Barrigudos

Cantigas aterrorizantes de ninar

Barrigudos

Um amigo falou que aos sete meses o bebê já escuta o que falamos, e contou que cantava músicas de ninar para seu filho na barriga da mãe. E depois do nascimento, quando cantava para ele dormir, a música fazia muito efeito.

O curioso é que o Torero nunca gostou muito dessa ideia de falar com o bebê na barriga. Ele fazia uma cara de descrença e falava qualquer bobagem para o bebê, tipo: “Se você está me ouvindo, chute três vezes”.

Mas a chance de a música de ninar ser um sonífero natural fez com que eu reconsiderasse meu ceticismo. Pigarreei, fiz cara de Pavarotti e mandei: “Boi, boi, boi da cara preta, pega esse menino que tem medo de careta…”

– Ah, não! – eu protestei. – Pode ir para lá com essa cantoria de medo.

– Mas é só uma melodia. Ele ainda não sabe falar.

– É assim que você começa a incutir medo na criança.

Pensando bem, a música falava contra a natureza (o boi) e tinha um fundo racista (o boi tem a cara preta). Escolhi outra peça do meu repertório e mandei: “Dorme, neném, que a Cuca vem pegar. Papai foi na roça, mamãe foi trabalhar.”

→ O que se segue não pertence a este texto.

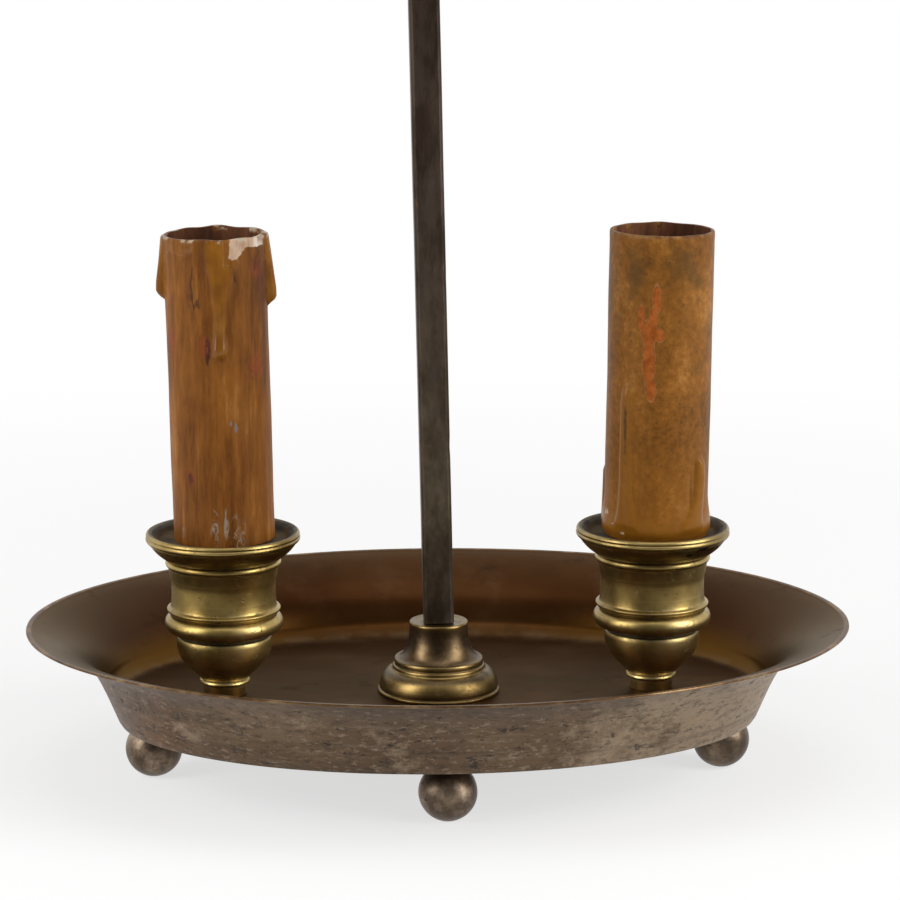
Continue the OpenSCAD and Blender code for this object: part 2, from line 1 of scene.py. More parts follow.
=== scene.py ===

– Essa também não. Por causa dessa música, eu me escondia atrás do sofá quando a Cuca aparecia no Sítio do Pica-Pau Amarelo. Sem contar que sugere que o bebê tem que dormir porque ele foi abandonado pelo pai e pela mãe, mesmo que por causa do trabalho.

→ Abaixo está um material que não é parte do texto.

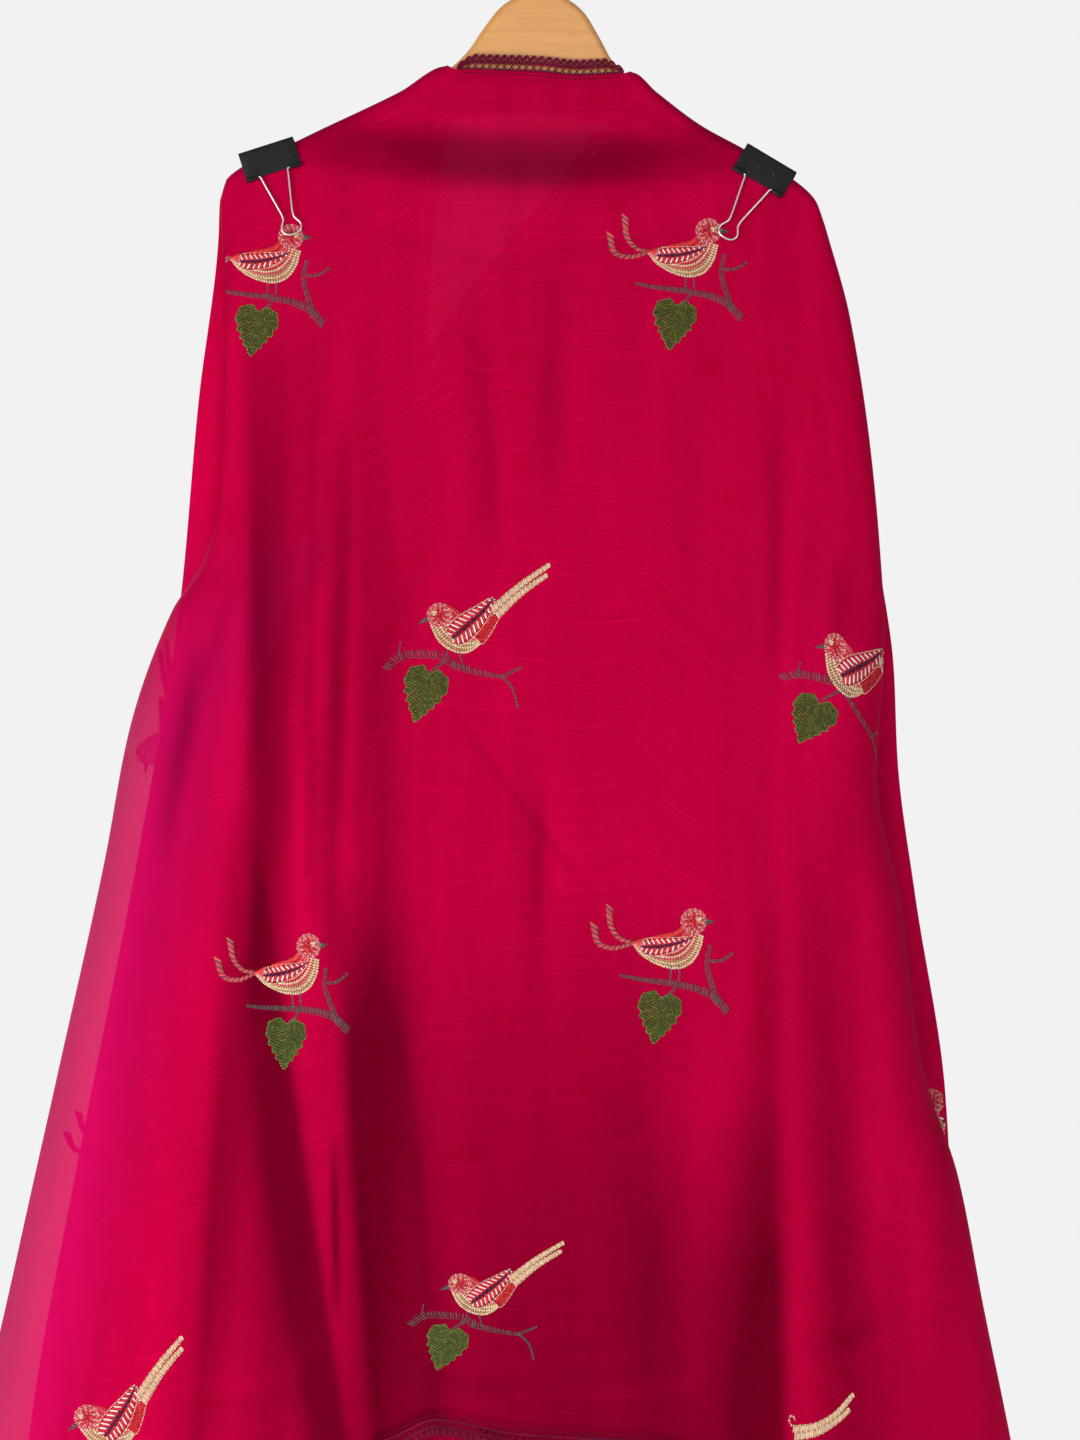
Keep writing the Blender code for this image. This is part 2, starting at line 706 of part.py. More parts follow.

Nem argumentei contra. Só limpei a garganta, botei minha boca perto do umbigo de Rita e cantei: “Atirei o pau no ga-to-tô, mas o ga-to-tô não morreu-reu-reu, dona Chica admirou-se-se do berro que o gato deu: miau!”

– Isso, Torero, vamos ensinar o nosso filho, desde o útero, a maltratar os animais.

– Mas o gato não morreu.

– Também não morre quando puxam o rabo, cortam os bigodes…

– Eu tinha cinco anos quando cortei os bigodes da Giane. Não é justo você jogar isso na minha cara!

– A gente tem que criar os filhos para serem melhores do que a gente!

Como não luto contra pontos de exclamação, escolhi outra música: “Ciranda, cirandinha, vamos todos cirandar, vamos dar a meia volta, volta e meia vamos dar”. Como vi que Rita não tinha protestado, continuei: “O anel que tu me deste era vidro e se quebrou, o amor que tu me tinhas era pouco e se acabou.”

– Isso, vamos dar a impressão de que o mundo é cheio de falsidade, de anéis de vidro e não de diamante. E para piorar vamos passar a ideia de que o amor é algo frágil, que se acaba. Que segurança ele vai ter ouvindo isso do próprio pai desde o útero?

– Tá bom…

– Não tem uma música de coelhinho?

– Coelhinho, se eu fosse como tu, tirava a mão do bolso e…

– Não, essa não!

Desisti das cantigas de ninar e mandei: “Nossa, nossa, assim você me mata. Ai se eu te pego, ai, ai se eu te pego…”

– Vamos subir o nível. Que tal uma MPB?

Apelei para o Chico Buarque: “Olha aí, ai, o meu guri, olha aí, olha aí, é o meu guri, e ele chega…”

– Para, para! Já estou ficando com vontade de chorar. Essa música acaba comigo. A realidade dos meninos de rua é muito dura…

– Eu desisto! 

– E se a gente tentasse os clássicos, como Mozart e Bach?

– Eu não sei cantarolar estas coisas. Meu limite é “Boi, boi, boi da cara preta, pega essa menina que tem medo de careta…”

– Tá bom, canta o que você quiser e depois a gente conserta nosso filho com terapia. E me passa aquele tapa-ouvidos.